KUR'AN'DA ALLAH ELÇİLERİNİN ÖNEMİ (13. YAZI)
"Allah'ı ve Elçilerini inkâr edenler ve inanma hususunda Allah ile Elçilerini birbirinden ayırmak isteyip
"Bir kısmına iman ederiz ama bir kısmına inanmayız"
diyenler ve bunlar iman ile küfür arasında bir yol tutmak isteyenler yok mu, İşte gerçek kâfirler bunlardır. Ve biz kâfirlere alçaltıcı bir azap hazırlamışızdır"
( Nisa, 150, 151)
Allah'ın bütün Elçileri bizim açımızdan aynı değere sahiptirler.
Hangisinin daha üstün olduğunu sadece Alla bilir.
Mesela devlet nazarında ve hukukun önünde Hakkari valisi ile İstanbul valisi arasında bir fark yoktur.
Birisine yapılacak saygısızlığın cezası kanun hükmünde aynıdır.
Fakat görev ve sorumlulukları açısından birisinin daha zor ve kapsamlı diğerinin daha dar ve sınırlı olabilir.
Yukarıdaki ayette bulunan "Küfür" kavramıda çok önemlidir.
Çünkü "Küfür" kavramı Kur'an'da sadece "Allah, âyetler(vahiy, kitap) ve Allah'ın Elçileri için kullanılan bir kavramdır.
Nebiler için böyle bir kavram kullanılmaz.
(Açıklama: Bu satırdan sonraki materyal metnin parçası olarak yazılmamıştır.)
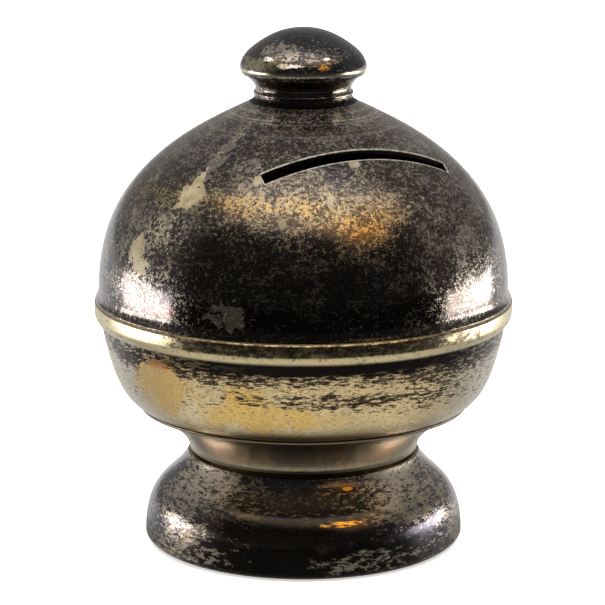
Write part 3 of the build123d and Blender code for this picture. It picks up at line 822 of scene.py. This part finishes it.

Resüller (Elçiler) ve âyetler(vahiy, kitap) Allah'ı temsil makamında oldukları için böyle bir sistem kurulmuştur.
Vahiy ile Elçiler aynı hakikatın temsilcileri olmuşlardır.
"Allah'a ve Elçilerine "Ve Rüsülihi" iman eden ve onlardan hiçbirini diğerlerinden ayırmayanlara (gelince) işte Allah onlara bir gün mükafatlarını verecektir. Allah çok bağışlayandır çok merhamet edendir"
(Nisa, 152)
Yukarıdaki ayet Ehli sünnet ve Şia'nın yanlış yolda olduklarını ve itikadlarının bozuk olduğunu ortaya koymaktadır.
Çünkü onlar Allah Elçileri arasında ayırım yapmak suretiyle Allah'a ve onun kitabına karşı gelmektedirler.
Allah'ın Elçileri aynı hakikatın temsilcileri oldukları halde birine çok değer verip diğerlerinin makam ve mertebelerini terk etmek suretiyle inkâr ediyorlar.
"Bir kısım elçileri sana daha önce anlattık, bir kısmını ise sana anlatmadık. Ve Allah Musa ile gerçekten konuştu"
(Nisa, 164)
(Yerine göre) müjdeleyici ve uyarıcı olarak Elçiler "Rüsülen" gönderdik ki insanların Elçilerden sonra "bâ'der-Rüsül" Allah'a karşı bir bahaneleri olmasın! Allah izzet ve hikmet sahibidir"
(Nisa, 165)
Allah'ın bütün Elçileri insanlara vahyi tebliğ ettikleri için Allah (cc) "İnsanların Elçilerden sonra Allah'a karşı bir bahaneleri kalmasın" buyurmuştur.
Çünkü Allah'ın Elçileri vahiy ile ikaz ve uyarı görevlerini yerine getirmektedirler.
Vahiy ile Elçiler aynıhakikatın temsilcileri olmuşlardır.
Aralarında hiç bir fark yoktur.
Vahiy elçinin dilinde hayat bulur.
Elçi Allah'ın yoluna vahiy ile insanları ileten resmi görevlidir.
"Ey insanlar! Resul ( Elçi) size Rabbinizden kesin gerçeği getirdi, şu halde kendi iyiliğinize olarak iman edin. Eğer inkâr ederseniz, göklerde ve yerde ne varsa şüphesiz hepsi Allah'ındır. Allah geniş ilim ve hikmet sahibidir"
(Nisa, 170)
Yukarıdaki ayette bulunan mükemmel sisteme bir bakalım.
"Resul ( Elçi) size Rabbinizden kesin gerçeği getirdi, şu halde kendi iyiliğinize olarak iman edin,,,,"
Ayette geçen "iman edin" emri Resül'e mi? Yoksa gelen vahye mi olacak?
Hiç farketmez ikisi zaten aynı şeydir.
Demek oluyor ki, Allah'ın Elçileri değerlerini sadece ve sadece Kur'an'dan alırlar.
Uydurma ve hurafe Emevi Abbasi imalatı Ehli sünnet dini ile kadim İran inançlarının taşeronluğunu yapan Şia mezhebinin kaynaklarındaki rivayetlerden değil.
Elçilerin bütün bağlantıları Allah tarafından indirilen orijinal tevhid dini ile alakalı bir hakikattir.